Her children's literature includes poetry and story collections like Bacche Man Ke Sacche and Pari Hansavali. The latter was published by the Publications Division of the Ministry of Information & Broadcasting, Government of India.

== Selected works ==

Folklore, history, and biographies
- Karmayogi Sarla Behn (कर्मयोगी सरला बहन; Biography of Sarla Behn). National Book Trust of India, 2016.
- Kumauni Lok Kathaen (कुमाउनी लोक कथाएं; Kumaoni Folktales).
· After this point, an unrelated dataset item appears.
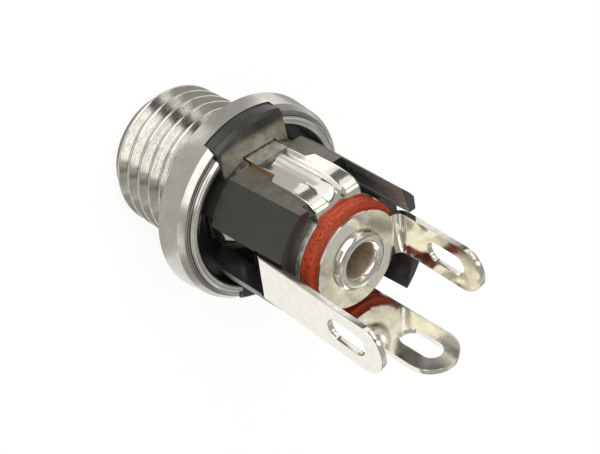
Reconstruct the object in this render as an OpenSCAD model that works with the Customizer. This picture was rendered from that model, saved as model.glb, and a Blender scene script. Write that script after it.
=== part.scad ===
/* Panel-mount DC power socket for a 5.5 mm plug, with three solder lugs.
   +Z runs back along the plug axis and z = 0 is the flange face that meets the panel.
   +Y points at the key and the contact strap, +X at the centre-pin lug. */

/* [Bushing] */
// Outside diameter of the thread
thread_d = 8; // [7.6:0.1:8.4]
// Pitch of the thread
thread_pitch = 0.9; // [0.75:0.05:1]
// Length in front of the flange
nose_len = 6.5; // [5.5:0.1:9]
// Diameter of the plug entry
bore_d = 5.9; // [5.7:0.1:6.2]
// Diameter of the flange, at its panel face
flange_d = 11.1; // [10.7:0.1:12]
// Thickness of the flange
flange_t = 1.8; // [1.6:0.1:2.2]
// Diameter of the recess behind the flange
recess_d = 8.8; // [8.6:0.1:9.2]
// Height of the recess floor above the panel face
recess_floor = 0.5; // [0.4:0.05:0.6]
// Depth of the two key notches
notch_depth = 0.8; // [0.6:0.05:0.9]
// Height of the rolled lip round the recess
lip_h = 0.15; // [0.1:0.05:0.2]
// Width of the rolled lip
lip_w = 0.4; // [0.3:0.05:0.45]

/* [Insulator] */
// Diameter of the moulded body
body_d = 8; // [7.8:0.1:8.2]
// Height of the rear face that the strap disc lies on
body_rear = 7.2; // [6.8:0.1:8]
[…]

New Delhi: Minal Education Books, 2017. ISBN 978-81-904363-7-3
- Uttarakhand Ki Lok Kathayen (उत्तराखंड की लोककथाएं; Folktales of Uttarakhand).
- Hum Aur Humara Kumaun (हम और हमारा कुमाऊँ; We and Our Kumaon).
- Folklores of Kumaon (English translation by Dinesh Kumar Mali). White Falcon Publishing, 2024. ISBN 979-8892223744

Fiction (Stories)
- Meri Pratinidhi Kahaniyan (मेरी प्रतिनिधि कहानियां; My Representative Stories). 2021. ISBN 978-81-949666-9-2
- Faans (फांस; The Noose).

Poetry
- Tera Tujhko Arpan (तेरा तुझको अर्पण; Yours is Dedicated to You).
- Main... (मैं...; I...).

Children's literature
- Pari Hansavali (परी हंसावली; The Fairy Hansavali). Publications Division, Ministry of Information & Broadcasting, 2014.
- Bacche Man Ke Sacche (बच्चे मन के सच्चे; Children are Pure of Heart).
- Bachpan Jeene Do (बचपन जीने दो; Let Childhood be Lived).

== Awards ==
- Santosh Srivastava Katha Samman (2024): Awarded by the Madhya Pradesh Rashtrabhasha Prachar Samiti and Hindi Bhavan Nyas for the story collection Faans.
- Gajanan Madhav Muktibodh Puraskar (2022): Awarded by the Madhya Pradesh Sahitya Academy for the story collection Meri Pratinidhi Kahaniyan.
- Shri Motilal Rathi Smriti Samman (2021): Awarded by Sahitya Mandal Shri Nathdwara, Rajasthan.
- Mahadevi Varma Puraskar (2018): Awarded by Samanvay, Allahabad.
- Pawas Samman (2018): Awarded by the Madhya Pradesh Rashtrabhasha Prachar Samiti.
- Acharya Narendra Dev Alankar (2015): Awarded by Acharya Narendra Dev Shikshanidhi, Nainital.